_Dataset entries_:
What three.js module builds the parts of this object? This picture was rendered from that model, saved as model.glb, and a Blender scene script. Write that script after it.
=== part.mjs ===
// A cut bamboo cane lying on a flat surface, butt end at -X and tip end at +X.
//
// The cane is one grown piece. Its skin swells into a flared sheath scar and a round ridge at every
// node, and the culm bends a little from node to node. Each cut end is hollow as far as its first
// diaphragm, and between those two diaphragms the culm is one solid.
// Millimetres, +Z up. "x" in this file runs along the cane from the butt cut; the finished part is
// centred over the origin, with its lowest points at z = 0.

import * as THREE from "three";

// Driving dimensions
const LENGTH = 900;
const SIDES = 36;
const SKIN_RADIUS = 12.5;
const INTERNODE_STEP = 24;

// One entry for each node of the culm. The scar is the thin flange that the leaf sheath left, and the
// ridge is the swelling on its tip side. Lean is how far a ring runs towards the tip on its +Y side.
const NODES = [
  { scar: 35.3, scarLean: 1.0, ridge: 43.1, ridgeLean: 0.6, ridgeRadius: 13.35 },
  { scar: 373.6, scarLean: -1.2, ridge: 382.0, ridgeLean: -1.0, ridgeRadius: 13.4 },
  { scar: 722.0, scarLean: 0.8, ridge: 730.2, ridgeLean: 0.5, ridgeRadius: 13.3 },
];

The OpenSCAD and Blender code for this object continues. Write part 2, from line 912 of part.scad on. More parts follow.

_Exercise_: The records above are to be copied in full, exactly as written.

_Written answer_:
What three.js module builds the parts of this object? This picture was rendered from that model, saved as model.glb, and a Blender scene script. Write that script after it.
=== part.mjs ===
// A cut bamboo cane lying on a flat surface, butt end at -X and tip end at +X.
//
// The cane is one grown piece. Its skin swells into a flared sheath scar and a round ridge at every
// node, and the culm bends a little from node to node. Each cut end is hollow as far as its first
// diaphragm, and between those two diaphragms the culm is one solid.
// Millimetres, +Z up. "x" in this file runs along the cane from the butt cut; the finished part is
// centred over the origin, with its lowest points at z = 0.

import * as THREE from "three";

// Driving dimensions
const LENGTH = 900;
const SIDES = 36;
const SKIN_RADIUS = 12.5;
const INTERNODE_STEP = 24;

// One entry for each node of the culm. The scar is the thin flange that the leaf sheath left, and the
// ridge is the swelling on its tip side. Lean is how far a ring runs towards the tip on its +Y side.
const NODES = [
  { scar: 35.3, scarLean: 1.0, ridge: 43.1, ridgeLean: 0.6, ridgeRadius: 13.35 },
  { scar: 373.6, scarLean: -1.2, ridge: 382.0, ridgeLean: -1.0, ridgeRadius: 13.4 },
  { scar: 722.0, scarLean: 0.8, ridge: 730.2, ridgeLean: 0.5, ridgeRadius: 13.3 },
];

The OpenSCAD and Blender code for this object continues. Write part 2, from line 912 of part.scad on. More parts follow.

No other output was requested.